Operating profit for the Refrigerated & Frozen segment increased 63% to $156 million, while sales grew 51% to $959 million. Excluding the addition of Pinnacle and the divestment of the Gelit Italian frozen pasta business, organic net sales increased 1.5%. Solid performance across Banquet, Healthy Choice, P.F. Chang’s, Reddi-wip and Sandwich Bros. brands contributed to growth.
“We plan to build upon our category-leading position in frozen by introducing our strongest innovation slate to date throughout the balance of fiscal 2020,” Mr. Connolly said. “We’ve been strategically tailoring our products to fit the needs of today’s busy consumers by providing them with premium, nutritious ingredients and increasing sustainability all at affordable price points.
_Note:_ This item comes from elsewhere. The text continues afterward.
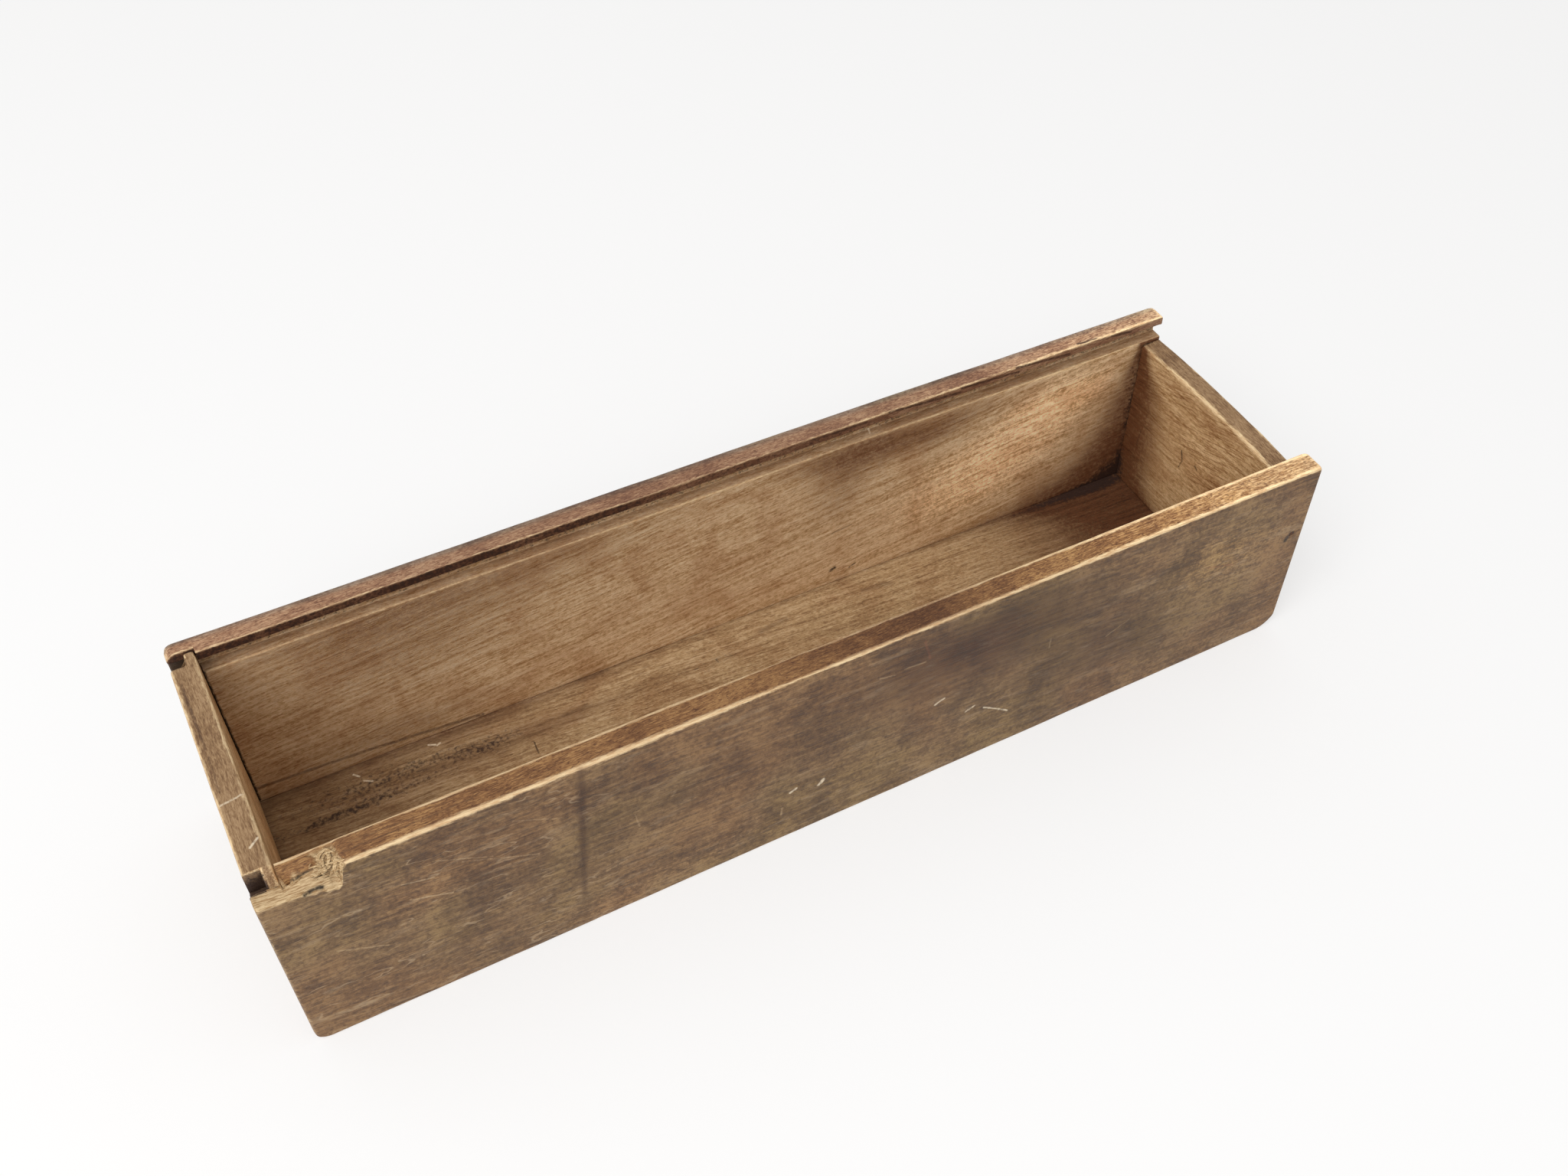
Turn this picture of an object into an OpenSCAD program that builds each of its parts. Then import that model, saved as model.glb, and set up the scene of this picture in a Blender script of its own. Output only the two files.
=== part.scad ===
// Domino storage box: a long, narrow wooden tray made to take a sliding lid.
// Two long side boards carry a ploughed lid groove near the top. The left end
// board stands as high as the sides and is tongued into housings in them, the
// right end board is low enough for a lid to slide in over it, and a thin floor
// lies in rebates under both. Pins hold the right end and the floor.
//
// Millimetres. X runs along the box, Y across it, Z up. The origin is at the
// centre of the underside, so the box stands on the plane z = 0.

/* [Box] */
// Length over the side boards
box_l = 220; // [170:1:320]
// Width over both side boards
box_w = 61; // [50:0.5:90]
// Height of the side boards
box_h = 48.5; // [44:0.5:80]

/* [Boards] */
// Thickness of the side boards
side_t = 5.6; // [5:0.1:9]
// Thickness of the left end board
left_t = 5; // [4:0.1:9]
// Thickness of the right end board
right_t = 5; // [4:0.1:9]
// Thickness of the floor board
floor_t = 2.2; // [1.8:0.1:5]
// How far the top of the right end board lies below the top of the sides
right_drop = 6; // [5.8:0.1:9]
// Glue line left between boards that are fitted to each other
joint_gap = 0.1; // [0.05:0.01:0.2]

/* [Lid groove] */
// Thickness of the lip above the lid groove
lip_t = 2.2; // [2.1:0.1:2.5]
// Height of the lid groove
groove_h = 3.2; // [2.5:0.1:3.2]
// Depth of the lid groove into the side board
groove_d = 2.7; // [1.5:0.1:3]

/* [Left end joint] */
// Thickness of the tongue on the inner side of the left end board
tongue_t = 2.1; // [1.5:0.1:2.6]
// Depth of the housing in the side board that takes the tongue
housing_d = 2.5; // [1.5:0.1:3]

/* [Floor joint] */
// Depth of the rebate in the side board that takes the floor's edge
rebate_d = 2.7; // [2:0.1:3]
// How far the floor stops short of the ends of the box
floor_inset = 0.8; // [0:0.1:1]
// Radius of the floor's worn corners
floor_corner_r = 2.5; // [0.5:0.1:4]

/* [Worn edges] */
// Radius of the front board's lower right corner, seen from the front
heel_r = 5; // [2:0.5:8]
// Radius of the side boards' other lower corners
toe_r = 3; // [1:0.5:5]
// Radius of the side boards' upper corners
crown_r = 1.9; // [0.5:0.1:2]
// Radius of the upright outer edge at the right end of each side board
end_edge_r = 3; // [0.5:0.1:3.5]
// Radius of the upright outer edge at the left end of each side board
start_edge_r = 0.8; // [0.3:0.1:2]
// Radius of the back board's upper outer edge
back_arris_r = 2.2; // [0.5:0.1:2.6]
// Radius of the front board's upper outer edge
front_arris_r = 0.8; // [0.3:0.1:2]
// Radius of every other long edge of the boards
small_arris_r = 0.4; // [0.2:0.1:0.5]

/* [Broken corner] */
// Length of the break along the front board's upper left edge
break_l = 14; // [8:0.5:20]
// Depth of the break at the outer face, below the top of the board
break_drop = 3.1; // [2.3:0.1:4]
// How much shallower the break is at its inner end
break_rise = 1.2; // [0:0.1:1.6]

/* [Pins] */
// Shank diameter of the pins through the side boards
nail_d = 1.3; // [1:0.1:1.6]
// Head diameter of the pins through the side boards
nail_head_d = 2.2; // [1.8:0.1:2.6]
// Length of the pins through the side boards
nail_l = 16; // [12:0.5:20]
// Distance of these pins from the right end of the box
nail_inset = 3.1; // [2:0.1:3.2]
// Height of the lower pin in each right corner joint
nail_low_z = 9.5; // [7:0.5:14]
// Height of the upper pin in each right corner joint
nail_high_z = 30.3; // [20:0.1:34]
// Shank diameter of the pins through the floor
brad_d = 1; // [0.8:0.1:1.2]
// Head diameter of the pins through the floor
brad_head_d = 1.7; // [1.4:0.1:1.9]
// Length of the pins through the floor
brad_l = 9; // [7:0.5:12]
// Pins along each long edge of the floor
brads_per_side = 4; // [2:1:6]
// Distance of the outermost of them from the ends of the box
brad_margin = 22; // [16:1:40]
// Distance between the two pins into each end board
brad_end_pitch = 16; // [8:1:20]
// Thickness of every pin head
head_t = 0.5; // [0.3:0.1:0.8]
// How far every pin head is driven below the surface
head_sink = 0.2; // [0.1:0.05:0.3]
// Radial clearance of the pins in their holes
pin_fit = 0.03; // [0.01:0.01:0.08]

/* [Hidden] */

// Facets of the pins and their holes, and steps of a worn corner's quarter arc
$fn = 24;
arc_steps = 6;
// Overshoot of a cut past the face that it opens
cut = 1;

half_l = box_l / 2;
half_w = box_w / 2;
inner_y = half_w - side_t;
groove_top = box_h - lip_t;
shoulder_z = groove_top - groove_h;
left_in_x = -half_l + left_t;
tongue_x = left_in_x - tongue_t;
right_in_x = half_l - right_t;
end_z = floor_t + joint_gap;
nail_x = half_l - nail_inset;
nail_heights = [nail_low_z, nail_high_z];
brad_side_y = inner_y + rebate_d / 2;
brad_pitch = (box_l - 2 * brad_margin) / (brads_per_side - 1);

// Points of a quarter circle of radius r about c, counter-clockwise from angle a
function quarter(c, r, a) =
    [for (k = [0 : arc_steps]) c + r * [cos(a + 90 * k / arc_steps), sin(a + 90 * k / arc_steps)]];

// Rectangle between the corners p and q, with a radius for each of its corners:
// lower left, lower right, upper right, upper left
function worn_rectangle(p, q, r) = concat(
    quarter([p.x + r[0], p.y + r[0]], r[0], 180),
    quarter([q.x - r[1], p.y + r[1]], r[1], 270),
    quarter([q.x - r[2], q.y - r[2]], r[2], 0),
    quarter([p.x + r[3], q.y - r[3]], r[3], 90));

// Runs an outline drawn in (y, z) along X, from x = from to x = to
module along_x(from, to) {
    translate([from, 0, 0]) rotate([90, 0, 90]) linear_extrude(to - from) children();
}

// Runs an outline drawn in (x, z) along Y, from y = from to y = to
module along_y(from, to) {
    translate([0, to, 0]) rotate([90, 0, 0]) linear_extrude(to - from) children();
}

// Section of a side board, as the back one stands: worn block less the lid
// groove and the rebate for the floor
module side_section(top_r) {
    difference() {
        polygon(worn_rectangle([inner_y, 0], [half_w, box_h],
                               [small_arris_r, small_arris_r, top_r, small_arris_r]));
        translate([inner_y - cut, shoulder_z]) square([groove_d + cut, groove_h]);
        translate([inner_y - cut, -cut]) square([rebate_d + cut, end_z + cut]);
    }
}

// A side board, as the back one stands: its section, run along the box and
// trimmed to its worn outline from the front and from above
module side_board(top_r, lower_right_r) {
    difference() {
        intersection() {
            along_x(-half_l, half_l) side_section(top_r);
            along_y(inner_y - cut, half_w + cut)
                polygon(worn_rectangle([-half_l, 0], [half_l, box_h],
                                       [toe_r, lower_right_r, crown_r, crown_r]));
            translate([0, 0, -cut]) linear_extrude(box_h + 2 * cut)
                polygon(worn_rectangle([-half_l, inner_y], [half_l, half_w],
                                       [small_arris_r, small_arris_r, end_edge_r, start_edge_r]));
        }
        // housing for the tongue of the left end board, right through the lip
        translate([tongue_x - joint_gap, inner_y - cut, -cut])
            cube([tongue_t + 2 * joint_gap, housing_d + cut, box_h + 2 * cut]);
        corner_nails(pin_fit, cut);
        side_brads(pin_fit);
    }
}

// The lip and outer wall lost from the front board's upper left corner
module broken_corner() {
    // beyond the tongue nothing is left of the lip over the groove
    translate([-half_l - cut, -inner_y - groove_d - small_arris_r, groove_top - cut])
        cube([left_t - tongue_t + cut, groove_d + small_arris_r + cut, lip_t + 2 * cut]);
    // the wall outside the groove has split away down a slope that falls
    // outwards and towards the end
    fall = (break_drop - lip_t) / (side_t - groove_d);
    translate([-half_l, 0, box_h])
        rotate([0, -atan(break_rise / break_l), 0])
            translate([0, 0, -box_h])
                along_x(-cut, break_l)
                    polygon([[-half_w - cut, box_h + break_drop],
                             [-half_w - cut, box_h - break_drop - cut * fall],
                             [-inner_y - groove_d, groove_top],
                             [-inner_y - groove_d, box_h + break_drop]]);
}

// One pin: head down on z = 0, shank upwards. grow widens it into its hole,
// and open lengthens the head's recess out through the surface.
module pin(d, head_d, l, grow = 0, open = 0) {
    translate([0, 0, -open]) cylinder(d = head_d + 2 * grow, h = head_t + open + grow);
    cylinder(d = d + 2 * grow, h = l + grow);
}

// Pins through one side board into the right end board, as on the back
module corner_nails(grow = 0, open = 0) {
    for (z = nail_heights)
        translate([nail_x, half_w - head_sink, z]) rotate([90, 0, 0])
            pin(nail_d, nail_head_d, nail_l, grow, open);
}

// Pins up through the floor's edge into one side board, as on the back
module side_brads(grow = 0, open = 0) {
    for (k = [0 : brads_per_side - 1])
        translate([-half_l + brad_margin + k * brad_pitch, brad_side_y, head_sink])
            pin(brad_d, brad_head_d, brad_l, grow, open);
}

// Pins up through the floor into the end board whose middle lies at x
module end_brads(x, grow = 0, open = 0) {
    for (side = [-1, 1])
        translate([x, side * brad_end_pitch / 2, head_sink])
            pin(brad_d, brad_head_d, brad_l, grow, open);
}

module front_side() {
    color("#6f5640") difference() {
        mirror([0, 1, 0]) side_board(front_arris_r, heel_r);
        broken_corner();
    }
}

module back_side() {
    color("#8a6a48") side_board(back_arris_r, toe_r);
}

// The left end board fills the width between the sides. Its inner layer goes
// on into their housings as a tongue at each edge.
module left_end() {
    color("#a07c52") difference() {
        union() {
            translate([-half_l, -inner_y + joint_gap, end_z])
                cube([left_t, 2 * (inner_y - joint_gap), box_h - end_z]);
            tongue_w = 2 * (inner_y + housing_d - joint_gap);
            translate([tongue_x, -tongue_w / 2, end_z])
                cube([tongue_t, tongue_w, box_h - end_z]);
        }
        end_brads(-half_l + left_t / 2, pin_fit);
        broken_tongue();
    }
}

// The front tongue's top has split off with the lip around it
module broken_tongue() {
    translate([tongue_x - cut, -half_w, groove_top])
        cube([tongue_t + 2 * cut, half_w - inner_y - small_arris_r, lip_t + cut]);
}

module right_end() {
    color("#a5845a") difference() {
        translate([right_in_x, -inner_y + joint_gap, end_z])
            cube([right_t, 2 * (inner_y - joint_gap), box_h - right_drop - end_z]);
        for (side = [0, 1]) mirror([0, side, 0]) corner_nails(pin_fit);
        end_brads(half_l - right_t / 2, pin_fit);
    }
}

// The floor runs under both end boards, its long edges in the sides' rebates
module floor_board() {
    corner = [half_l - floor_inset, inner_y + rebate_d - joint_gap];
    color("#8f7350") difference() {
        linear_extrude(floor_t)
            polygon(worn_rectangle(-corner, corner, [for (k = [0 : 3]) floor_corner_r]));
        for (side = [0, 1]) mirror([0, side, 0]) side_brads(pin_fit, cut);
        end_brads(-half_l + left_t / 2, pin_fit, cut);
        end_brads(half_l - right_t / 2, pin_fit, cut);
    }
}

module corner_pins() {
    color("#4a4038") for (side = [0, 1]) mirror([0, side, 0]) corner_nails();
}

module floor_pins() {
    color("#4a4038") {
        for (side = [0, 1]) mirror([0, side, 0]) side_brads();
        end_brads(-half_l + left_t / 2);
        end_brads(half_l - right_t / 2);
    }
}

front_side();
back_side();
left_end();
right_end();
floor_board();
corner_pins();
floor_pins();
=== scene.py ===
"""Worn domino storage box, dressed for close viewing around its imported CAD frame.

Two ploughed side boards, two end boards and a thin floor are rebuilt as dense surfaces with
rounded arrises, dents, splits and one broken corner. Sizes are millimetres in the CAD frame:
X runs along the box, Y across it, Z up, with the origin at the centre of the underside.
"""

import itertools
import logging
import math
from abc import ABC, abstractmethod
from dataclasses import dataclass
from enum import Enum, IntEnum
from functools import reduce

import bpy
import numpy as np
from mathutils import Matrix, Vector


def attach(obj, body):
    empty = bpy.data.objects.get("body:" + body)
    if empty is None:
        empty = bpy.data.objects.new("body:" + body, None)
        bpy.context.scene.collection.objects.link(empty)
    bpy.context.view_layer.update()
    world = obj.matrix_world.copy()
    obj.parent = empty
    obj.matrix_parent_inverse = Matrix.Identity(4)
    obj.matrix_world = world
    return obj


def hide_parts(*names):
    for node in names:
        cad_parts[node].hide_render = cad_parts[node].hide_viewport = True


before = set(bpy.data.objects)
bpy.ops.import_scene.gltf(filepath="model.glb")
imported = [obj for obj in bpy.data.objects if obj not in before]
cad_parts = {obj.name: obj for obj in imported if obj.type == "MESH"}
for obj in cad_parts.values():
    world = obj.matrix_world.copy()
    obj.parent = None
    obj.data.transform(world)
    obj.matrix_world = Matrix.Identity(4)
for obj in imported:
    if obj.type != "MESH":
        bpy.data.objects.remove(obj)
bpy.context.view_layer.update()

LOG = logging.getLogger("domino_box")
MM = 0.001
BODY = "root"


class Slot(Enum):
    """Material slots of the record, one stored on each board."""

    FRONT = "front_wood"
    BACK = "back_wood"
    END = "end_wood"
    FLOOR = "floor_wood"


class Trait(Enum):
    """Point attributes that tell a finish what has happened to the surface, and where shade is painted on
    it.
    """

    WORN = "worn"
    FRESH = "fresh"
    # dirt, and painted shade in corners, under the lip and in the holes beside the tongue
    GRIME_AND_SHADE = "grime_and_shade"
    OUTSIDE = "outside"
    RIM = "rim"
    # paler or darker wood, partly painted light and shade in corners and along the back wall
    TONE = "tone"


class Axis(IntEnum):
    """Axes of the box frame."""

    X = 0
    Y = 1
    Z = 2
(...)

“Birds Eye is expected to benefit meaningfully from these efforts. We expect Birds Eye performance to accelerate in the second half as we see the impacts of our recently launched innovation slate as well as upcoming new product introductions, including spiralized zucchini. As one of the largest brands in frozen vegetables, we’re confident that Birds Eye is well positioned to capitalize on contemporary forms and trending flavors.”
International segment operating profit eased 34% to $25 million on net sales of $204 million, up 5.5% from the year before. Excluding the addition of Pinnacle, the divestitures of Wesson oil and the Canadian Del Monte businesses and the unfavorable impact of foreign currency exchange, organic net sales declined 3%.
Foodservice operating profit increased 13% to $31 million, as segment net sales increased 6.3% to $250 million. Excluding the addition of Pinnacle and the divestiture of Wesson oil and the sale of a Trenton, Mo., production facility, organic net sales decreased 3.2%.
On Sept. 11, Conagra announced it had entered into a definitive agreement to sell its direct-store delivery snacks business to Utz Quality Foods, L.L.C. The transaction includes the Tim’s Cascade Snacks, Hawaiian Snacks, Erin’s, Snyder’s of Berlin and Husman’s brands. Financial terms were not disclosed. The transaction is expected to close before the end of the calendar year.